Our players could learn increased skill in kicking, baulking, turning, ball-juggling and running the field from Gaelic football.

For their part, the Meath lads believed they had blown their chances of getting a trip to Australia. This carrot had been dangled in front of them before the Aussie game in Croker.

Early in '68, they accepted an invitation from Beitzel to travel down and have another go at the Australians.

Their first effort at playing football in the blazing heat of Perth was shambolic. Quinn recalls being 'shagged' after fifteen minutes. The local observers weren't impressed. It looked set to be a chastening summer for Gaelic football. But it was the Irish lads' turn to spring a surprise.

It's amazing what four or five days in the sun did, we kind of got used to it and sure we went out and beat Perth well. And then of course word spread to Melbourne that these lads are better than yiz think. So we went to Sydney and we won a game under lights. And then we had a fantastic game in Melbourne and we beat them of course. It was a fantastic game that day and they realised that this Meath team is not too bad at all.

And so next up we went to Adelaide and played them under lights. It was a great old game but Meath won there as well. There was a good crowd there for that. This thing all of a sudden was taking off.

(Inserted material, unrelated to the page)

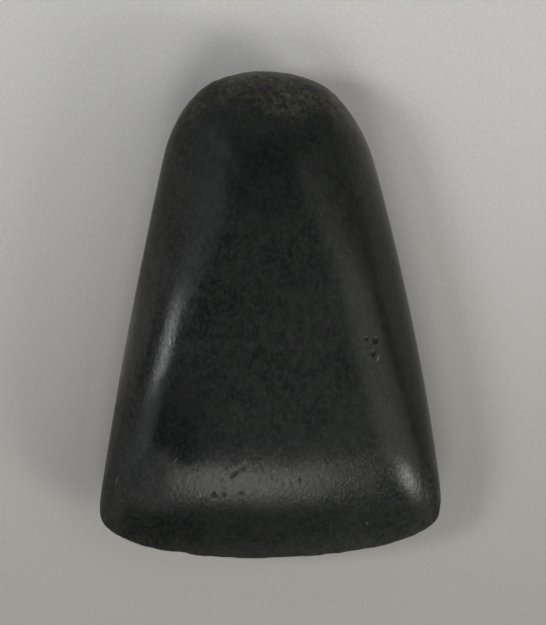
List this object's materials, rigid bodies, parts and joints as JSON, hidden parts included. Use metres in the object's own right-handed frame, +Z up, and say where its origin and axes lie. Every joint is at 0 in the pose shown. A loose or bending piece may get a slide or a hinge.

The Meath subs ended up being plonked in a float for the Moomba festival parade in Melbourne. The Meath starters had to sit in the hotel watching the parade on telly.

There was the huge, big pay-day. The Moomba festival was on that morning and it's one of the biggest things in Australia. We were asked to go in the parade. It's like the St. Patrick's Day in Dublin. Some of the subs and the selectors went on it but the lads who were on the team weren't let go because we had to sit in the hotel and watch it.

The Australians got the best players they could and brought up these players from Adelaide and Sydney and Perth so it was a real Australian team. It was a great game and we won it again thank God.

We played five matches over there and won the five of them

Over the next 15 years, there were numerous failed attempts to get an international series up and running, with Beitzel chief among its advocates. Eventually, it came to pass in Croke Park in 1984.

The dominance of the touring sides, evident in the late '60s, remained a factor into the 1980s. In 1998, Ireland were the first side to win a home series.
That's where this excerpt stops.